Green Roofs as a Solution
In light of the many benefits green roofs provide urban environments, more can be done to enhance wildlife capacity and broaden the scope of influence that green roofs have on urban landscapes. To put it simply, green roofs need to be built and incorporated in greater volume. As Shah (1998) stated, the loss of urban wildlife habitat creates a need for new areas to provide living space. Considering that thought, one could argue that city parks and community garden centers provide enough proper habitat for local wildlife. At a glance, it seems likely that local green areas are home to wildlife, but on closer inspection it is clear that the fragmentation and lack of variance within these areas decrease their ability to support avian populations. Relying on existing park and garden areas to sustain urban wildlife is unrealistic. Fortunately, designers are becoming more aware of this issue as more data is collected.

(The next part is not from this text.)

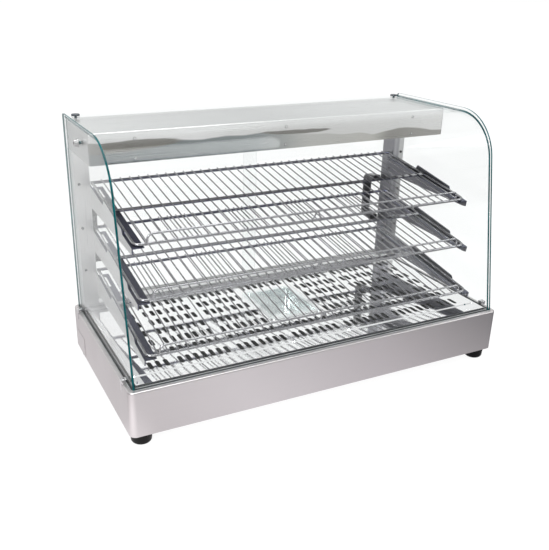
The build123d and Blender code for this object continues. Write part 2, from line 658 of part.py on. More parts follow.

A study by Eakin et. al., from the University of Michigan, concluded that out of twelve different site tests, only 36% of the total land area had green space cover, leaving a “potential mean green space cover” of 66% (Eakin et. al., 2013, slide 21). This means green space cover could be increased by 66%. Eakin et. al. continue to explain that green roof construction can increase green space by 300%, at certain sites (Eakin et. al., 2013, Slide 21). Thus, emphasis should be put on the development of new habitats, utilizing existing structures and modern technologies, to maximize biodiversity and to make use of abundant rooftop space (“Applications”, 2014).
The article “Green Roofs and Biodiversity” by Marinelli (2006) highlights studies from Germany, Switzerland, and London in which researchers provided evidence that green roofs can provide living space for plants and animals, including birds. One scientist from Switzerland, Nathalie Baumann, conducted research suggesting that “green roofs may be able to provide not only food habitat but also breeding habitat for ground-nesting birds” (Marinelli, 2006). These examples of habitat creation for endangered birds gives credibility to the idea that green roofs can sustainably support healthy populations of animals, in particular the Moorhen and Warbler species mentioned earlier, due to their lack of breeding grounds.

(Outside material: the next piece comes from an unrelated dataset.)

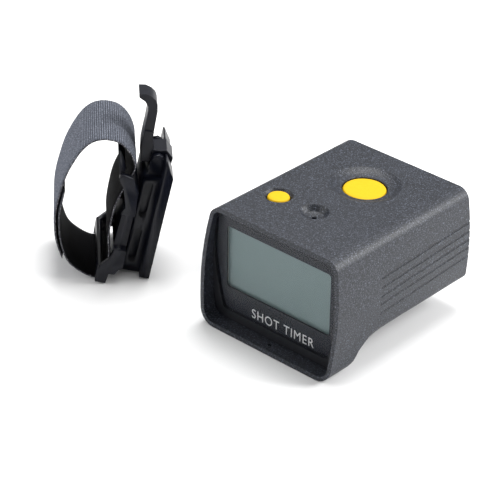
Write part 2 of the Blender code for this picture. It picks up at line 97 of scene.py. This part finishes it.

For the native Massachusetts species we are focusing on, Boston is the perfect area to install green roofs and begin the rehabilitation of these bird species in order to raise population numbers. As mentioned earlier, the Boston Harbor provides the water requirement for Common Moorhen birds. Additionally, since Massachusetts is the native breeding grounds for these species, incorporating their preferred plants will allow for comfortable mating and the establishment of colonies.
Since Mourning Warblers are a very secretive specie, they are often difficult to observe unless a male presents himself in song (“Mourning Warbler”, “Description”, 2014). If building owners publicize their contributions in establishing breeding grounds for the bird, tourists may be willing to pay in order to spend time among the Mourning Warbler. This will also economically benefit the building owner in the long run, while simultaneously educating the public about the benefits of green roofs. The more informed people are, the better equipped they will be in making decisions about green roofs.
Currently, the average cost of installing a conventional shingle roof ranges from five to seven dollars per square foot (Cost to Install, 2014).According to the United States EPA, the current cost of a green roof can range anywhere from ten to twenty-five dollars per square foot. Although the difference in price is not drastic, it is substantial enough to inhibit and deter people who would otherwise be interested in building green. Recently, however, cities and provinces have been offering incentives to residential and commercial building owners to further encourage and promote the building of green roofs. For example, since 2009, the city of Toronto, Canada, has provided eligible green roof projects up to 75 dollars per square meter of roof area through their Eco-Roof Incentive Program,(Eco-Roof). To date, this program has helped fund over one-hundred green roofs across the city and has brought more attention to the benefits of green roofs. Additionally, in 2009, Toronto became the first North American city to have a bylaw to require the construction of green roofs on new developments (Eco-Roof).
Educating Opposing Public Opinion
Williams, Lundholm, and MacIvor (2014) claim that a prominent dispute between pro-green roofers and their critics is that green roofs offer too small an area of habitat to make any real difference in conservation attempts. The authors explain that although the areas are small when you look at them individually, collectively they provide large areas of habitable land for several species in a given area. Furthermore, in the article titled Issues, arguments against green roofs include worries regarding waterproofing integrity and pesticide leakage from roof materials. The authors explain that water leakage and pesticide run-off is a rare occurrence which is often the result of using inferior, non-permeable membranes that can degrade over time. Additionally, building owners and designers question whether the cost of building a structure that can support the added weight of a green roof is worth the expense. Williams et. al. (2014) rebut the claim, stating that architects design buildings so that structural, load-bearing columns are directly under the part of the roof where the load is most concentrated (Williams et. al., 2014).
In summary, an inverse relationship exists between increasing human development and sustainable wildlife habitat. Urban environments are unnatural and lead to the displacement and decline of fauna and flora populations (Shah, 1998). This decreases diversity and disrupts symbiotic relationships within the natural environment (Aesthetic and Environmental Benefits, 2014). Green building, specifically green roofs, will help reduce the negative effects of urban sprawl and habitat fragmentation on avian populations in the greater Boston area.